> **Stated problem**
Within the material below, transcribe exactly the lines from the one holding "FRONT_FOOT = (POST_OUTER" through the one holding "obj.matrix_parent_inverse = Matrix.Identity(4)", keeping both ends and skipping the rest.
______
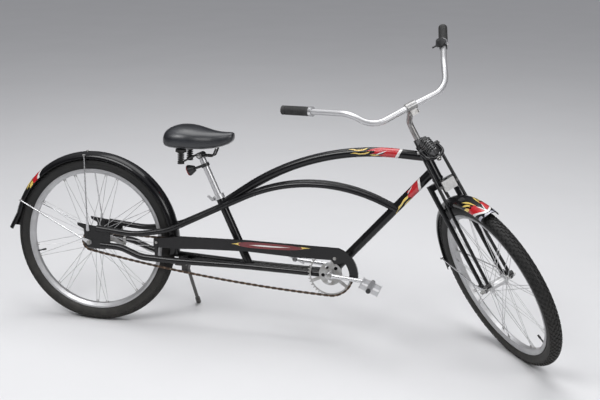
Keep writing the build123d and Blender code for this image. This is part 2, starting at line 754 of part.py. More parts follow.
def stay(side, eye, tab, angle):
    """Fender stay: flat end of (x, z, radius) eyes, wire, and the bolt at the fender."""
    low, high = across(side, eye, eye + STAY_EYE)
    x, z = fender_edge(angle)
    foot = Vector(tab[-1][0], (low + high) / 2, tab[-1][1])
    head = Vector(x, side * (FENDER_HALF + STAY_WIRE), z)
    wire = link_bar(tab, low, high - low)
    wire += rod(tuple(foot), tuple(head), STAY_WIRE)
    seat = fender_side(FENDER_RADIUS - STAY_HEAD - 4) + SEAT_GAP
    return wire + disc(x, z, 4, *across(side, seat, FENDER_HALF + 2 * STAY_WIRE))


def rear_stays():
    """Stays from both dropouts and both axle ends to the rear fender."""
    wires = []
    eye = rear_stack()[0]
    for side in (-1, 1):
        wires.append(stay(side, eye, [(-6, 50, 6), (-8, 86, 4)], 95.5))
        slanted = stay(side, eye, [(0, 0, 9.5), (-32, 14, 4.5)], 156)
        wires.append(slanted - disc(0, 0, AXLE_RADIUS + SEAT_GAP, -100, 100))
    return wires


def chain_guard():
    """Shallow tray over the upper chain run, curved round the front of the chain ring."""
    outline = [(GUARD_TAIL, 36), (GUARD_TAIL + 106, 52), (640, 60), (CRANK_X - 40, 60)]
    for step in range(9):
        angle = math.radians(75 - step * 78 / 8)
        outline.append((CRANK_X + GUARD_OUTER * math.cos(angle), CRANK_Z + GUARD_OUTER * math.sin(angle)))
    for step in range(6):
        angle = math.radians(-3 + step * 48 / 5)
        outline.append((CRANK_X + GUARD_INNER * math.cos(angle), CRANK_Z + GUARD_INNER * math.sin(angle)))
    outline += [(CRANK_X + 34, 2), (CRANK_X + 14, 0), (CRANK_X + 4, 14), (880, 13), (850, 12), (640, 18)]
    outline += [(452, 10), (GUARD_TAIL + 106, 4), (GUARD_TAIL, 2)]
    face = make_face(Polyline(*outline, close=True))
    tray = side_plate(face, -GUARD_Y, GUARD_DEPTH)
    room = offset(face, -GUARD_WALL)
    return tray - side_plate(room, -GUARD_Y + GUARD_WALL, GUARD_DEPTH)


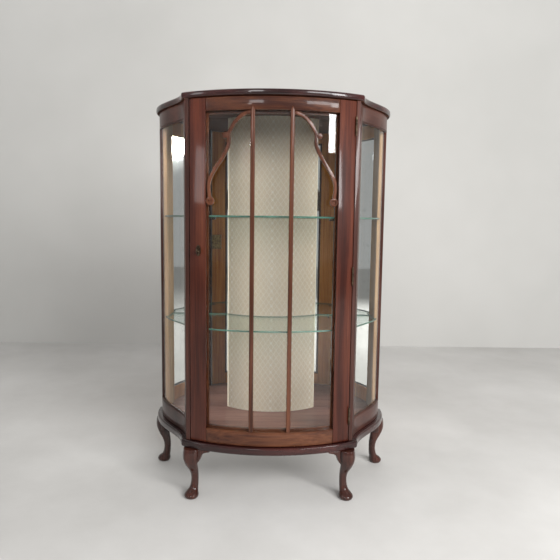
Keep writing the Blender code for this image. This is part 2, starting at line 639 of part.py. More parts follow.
def leg_mesh(foot, outward, spare=0.0):
    """Cabriole leg: rings stacked from the pad foot to the knee, swinging outward and back."""
    made = bmesh.new()
    outward = Vector((*outward, 0)).normalized()
    first_swing = LEG_FORM[0][1]
    rings = []
    for share, swing, radius in LEG_FORM:
        middle = Vector((*foot, share * LEG_HEIGHT)) + (swing - first_swing) * outward
        ring = bmesh.ops.create_circle(
            made, segments=LEG_SIDES, radius=radius + spare, matrix=Matrix.Translation(middle)
        )["verts"]
        rings.append(ring)
    for lower, upper in zip(rings, rings[1:]):
        both = {e for v in lower + upper for e in v.link_edges if len(e.link_faces) < 2}
        keep = [e for e in both if (set(e.verts) <= set(lower)) or (set(e.verts) <= set(upper))]
        bmesh.ops.bridge_loops(made, edges=keep)
    made.faces.new(rings[0])
    made.faces.new(rings[-1])
    return made


def ear_mesh(leg_place, along):
    """Scroll-cut bracket under the board, from inside the leg out to its thin tip."""
    top = LEG_HEIGHT
    knee = 0.010
    outline = [(knee, 0), (EAR_REACH, 0), (EAR_REACH, -0.004)]
    waves = ((0.88, 0.13), (0.74, 0.19), (0.62, 0.30), (0.55, 0.44), (0.50, 0.62), (0.43, 0.80), (0.36, 0.94))
    outline += [(EAR_REACH * a, -EAR_DROP * b) for a, b in waves]
    outline += [(knee, -EAR_DROP)]
    made = bmesh.new()
    base = made.faces.new([made.verts.new((u, -EAR_THICK / 2, top + w)) for u, w in outline])
    raised = bmesh.ops.extrude_face_region(made, geom=[base])["geom"]
    tops = [v for v in raised if isinstance(v, bmesh.types.BMVert)]
    bmesh.ops.translate(made, verts=tops, vec=(0, EAR_THICK, 0))
    place = Matrix.Translation((*leg_place, 0)) @ Matrix.Rotation(math.atan2(along[1], along[0]), 4, "Z")
    bmesh.ops.transform(made, matrix=place, verts=made.verts)
    return made


FRONT_FOOT = (POST_OUTER - 0.017, bow_y(POST_OUTER) - 0.0105)
REAR_FOOT = (SIDE_END - 0.006, BACK - 0.042)
for side_name, s in (("left", -1), ("right", 1)):
    places = (
        ("front", FRONT_FOOT, (0.55, -0.83), {"front": (-1.0, -0.34), "side": (0.42, 1.0)}),
        ("rear", REAR_FOOT, (0.75, 0.45), {"side": (-0.10, -1.0)}),
    )
    for leg_name, (fx, fy), outward, ears in places:
        foot, out = (s * fx, fy), (s * outward[0], outward[1])
        add_object(f"leg_{leg_name}_{side_name}", leg_mesh(foot, out), "mahogany_dark", True)
        for ear_name, (ax, ay) in ears.items():
            ear = add_object(
                f"ear_{leg_name}_{ear_name}_{side_name}", ear_mesh(foot, (s * ax, ay)), "mahogany_dark"
            )
            cut(ear, f"leg_room_{leg_name}_{ear_name}_{side_name}", leg_mesh(foot, out, GAP))
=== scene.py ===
"""Bow-fronted glazed display cabinet, dressed in its woods, glass, brass and fabric."""

import json
import math

import bmesh
import bpy
from mathutils import Matrix, Vector


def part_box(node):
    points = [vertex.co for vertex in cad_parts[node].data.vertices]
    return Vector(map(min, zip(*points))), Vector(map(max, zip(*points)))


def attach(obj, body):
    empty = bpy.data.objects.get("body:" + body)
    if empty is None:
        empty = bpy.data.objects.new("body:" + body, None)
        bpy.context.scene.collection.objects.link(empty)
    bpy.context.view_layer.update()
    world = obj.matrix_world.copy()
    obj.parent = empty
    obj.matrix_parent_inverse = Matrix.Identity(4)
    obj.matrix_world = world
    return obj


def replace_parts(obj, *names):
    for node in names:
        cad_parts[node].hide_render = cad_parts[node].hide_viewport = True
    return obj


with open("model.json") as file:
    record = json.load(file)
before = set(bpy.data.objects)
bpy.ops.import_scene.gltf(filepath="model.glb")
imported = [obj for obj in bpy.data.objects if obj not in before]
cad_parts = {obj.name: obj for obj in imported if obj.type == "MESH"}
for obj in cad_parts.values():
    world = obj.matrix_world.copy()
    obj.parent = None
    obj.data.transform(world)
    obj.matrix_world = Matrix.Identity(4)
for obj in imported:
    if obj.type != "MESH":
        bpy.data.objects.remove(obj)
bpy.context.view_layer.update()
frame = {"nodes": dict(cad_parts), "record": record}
slot_of = {part["node"]: part["material_slot"] for part in frame["record"]["subparts"]}
SIDES = (("left", -1), ("right", 1))

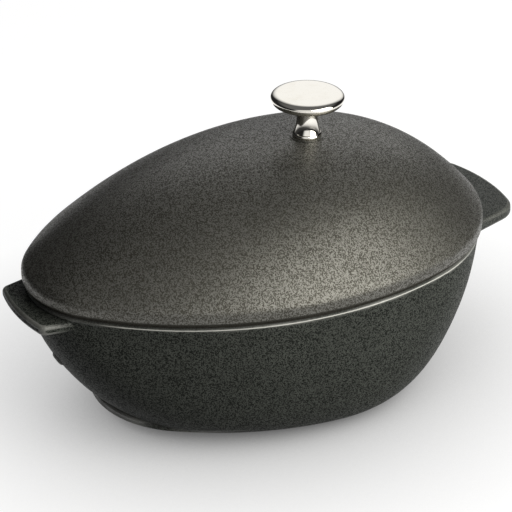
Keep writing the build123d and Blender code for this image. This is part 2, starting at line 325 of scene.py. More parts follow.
class Recipe(Graph):
    """A geometry tree with named sizes, which is run once and leaves a plain mesh."""

    def __init__(self, name: str, sizes: dict[str, float | int]) -> None:
        """Start the tree and name its inputs.

        Args:
            name: The tree's name, and that of the piece it makes.
            sizes: The value of each named input, in metres, radians or whole numbers.
        """
        super().__init__(bpy.data.node_groups.new(name, "GeometryNodeTree"))
        self.name = name
        self.sizes = sizes
        interface = self.tree.interface
        for way in ("INPUT", "OUTPUT"):
            interface.new_socket("Geometry", in_out=way, socket_type="NodeSocketGeometry")
        for label, value in sizes.items():
            kind = "NodeSocketInt" if isinstance(value, int) else "NodeSocketFloat"
            interface.new_socket(label, in_out="INPUT", socket_type=kind)
        self.entry = self.tree.nodes.new("NodeGroupInput")

    def size(self, label: str) -> Wire:
        """Read one named input."""
        return Wire(self, self.entry.outputs[label])

    def start(self) -> Wire:
        """Give the geometry that the tree is run on."""
        return Wire(self, self.entry.outputs["Geometry"])

    def index(self) -> Wire:
        """Give each point's own number."""
        return self.wire("GeometryNodeInputIndex")

    def tube(self, line: Value, radius: Value, sides: int) -> Wire:
        """Sweep a round section along a line.

        Args:
            line: The curve to follow.
            radius: The section's radius.
            sides: How many sides the section has.

        Returns:
            The closed tube.
        """
        section = self.ring(sides, radius)
        inputs = {"Curve": line, "Profile Curve": section, "Fill Caps": True}
        return self.wire("GeometryNodeCurveToMesh", inputs=inputs)

    def ring(self, corners: int, radius: Value) -> Wire:
        """Draw a closed round line."""
        inputs = {"Resolution": corners, "Radius": radius}
        return self.wire("GeometryNodeCurvePrimitiveCircle", inputs=inputs)

    def ball(self, segments: int, radius: Value) -> Wire:
        """Make a ball with half as many rings as segments."""
        inputs = {"Segments": segments, "Rings": segments // 2, "Radius": radius}
        return self.wire("GeometryNodeMeshUVSphere", inputs=inputs)

    def repeat(
        self, places: Value, shape: Value, stretch: Value = (1.0, 1.0, 1.0), pick: Value = True
    ) -> Wire:
        """Put a shape on every picked point, as real geometry.

        Args:
            places: The points.
            shape: The shape that is repeated.
            stretch: Its scale along the three axes.
            pick: Which of the points get it.

        Returns:
            The repeated shape.
        """
        inputs = {"Points": places, "Selection": pick, "Instance": shape, "Scale": stretch}
        copies = self.wire("GeometryNodeInstanceOnPoints", inputs=inputs)
        return self.wire("GeometryNodeRealizeInstances", inputs=[copies])

    def run(
        self, result: Wire, material: bpy.types.Material, places: list[Vector], joined: bool = False
    ) -> bpy.types.Object:
        """Finish the tree, run it on a row of points and keep the result as a plain mesh.

        Args:
            result: The geometry that the tree has made.
            material: The finish of the result.
            places: The points that the tree starts from.
            joined: Whether the points are joined by edges in their order.

        Returns:
            The plain piece.
        """
        real = self.wire("GeometryNodeRealizeInstances", inputs=[result])
        smooth = self.wire("GeometryNodeSetShadeSmooth", inputs={"Geometry": real})
        dressed = self.wire("GeometryNodeSetMaterial", inputs={"Geometry": smooth, "Material": material})
        self.node("NodeGroupOutput", inputs=[dressed])
        seed = bpy.data.meshes.new(f"{self.name}_seed")
        edges = [(i, i + 1) for i in range(len(places) - 1)] if joined else []
        seed.from_pydata([tuple(place) for place in places], edges, [])
        carrier = bpy.data.objects.new(f"{self.name}_seed", seed)
        bpy.context.scene.collection.objects.link(carrier)
        modifier = carrier.modifiers.new(self.name, "NODES")
        modifier.node_group = self.tree
        for item in self.tree.interface.items_tree:
            if item.in_out == "INPUT" and item.name in self.sizes:
                modifier[item.identifier] = self.sizes[item.name]
        graph = bpy.context.evaluated_depsgraph_get()
        mesh = bpy.data.meshes.new_from_object(carrier.evaluated_get(graph), depsgraph=graph)
        carrier.modifiers.clear()
        bpy.data.objects.remove(carrier)
        piece = bpy.data.objects.new(self.name, mesh)
        bpy.context.scene.collection.objects.link(piece)
        return piece


@dataclass
class Skin:
    """What changes over an enamelled surface, while its material is being built."""

    shade: Shade
    colour: Wire
    rough: Wire
    coat: Wire

    def paint(self, share: Value, colour: Colour) -> None:
        """Let a colour show through by a share."""
        self.colour = self.shade.blend(share, self.colour, colour)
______
> **The result**
FRONT_FOOT = (POST_OUTER - 0.017, bow_y(POST_OUTER) - 0.0105)
REAR_FOOT = (SIDE_END - 0.006, BACK - 0.042)
for side_name, s in (("left", -1), ("right", 1)):
    places = (
        ("front", FRONT_FOOT, (0.55, -0.83), {"front": (-1.0, -0.34), "side": (0.42, 1.0)}),
        ("rear", REAR_FOOT, (0.75, 0.45), {"side": (-0.10, -1.0)}),
    )
    for leg_name, (fx, fy), outward, ears in places:
        foot, out = (s * fx, fy), (s * outward[0], outward[1])
        add_object(f"leg_{leg_name}_{side_name}", leg_mesh(foot, out), "mahogany_dark", True)
        for ear_name, (ax, ay) in ears.items():
            ear = add_object(
                f"ear_{leg_name}_{ear_name}_{side_name}", ear_mesh(foot, (s * ax, ay)), "mahogany_dark"
            )
            cut(ear, f"leg_room_{leg_name}_{ear_name}_{side_name}", leg_mesh(foot, out, GAP))
=== scene.py ===
"""Bow-fronted glazed display cabinet, dressed in its woods, glass, brass and fabric."""

import json
import math

import bmesh
import bpy
from mathutils import Matrix, Vector


def part_box(node):
    points = [vertex.co for vertex in cad_parts[node].data.vertices]
    return Vector(map(min, zip(*points))), Vector(map(max, zip(*points)))


def attach(obj, body):
    empty = bpy.data.objects.get("body:" + body)
    if empty is None:
        empty = bpy.data.objects.new("body:" + body, None)
        bpy.context.scene.collection.objects.link(empty)
    bpy.context.view_layer.update()
    world = obj.matrix_world.copy()
    obj.parent = empty
    obj.matrix_parent_inverse = Matrix.Identity(4)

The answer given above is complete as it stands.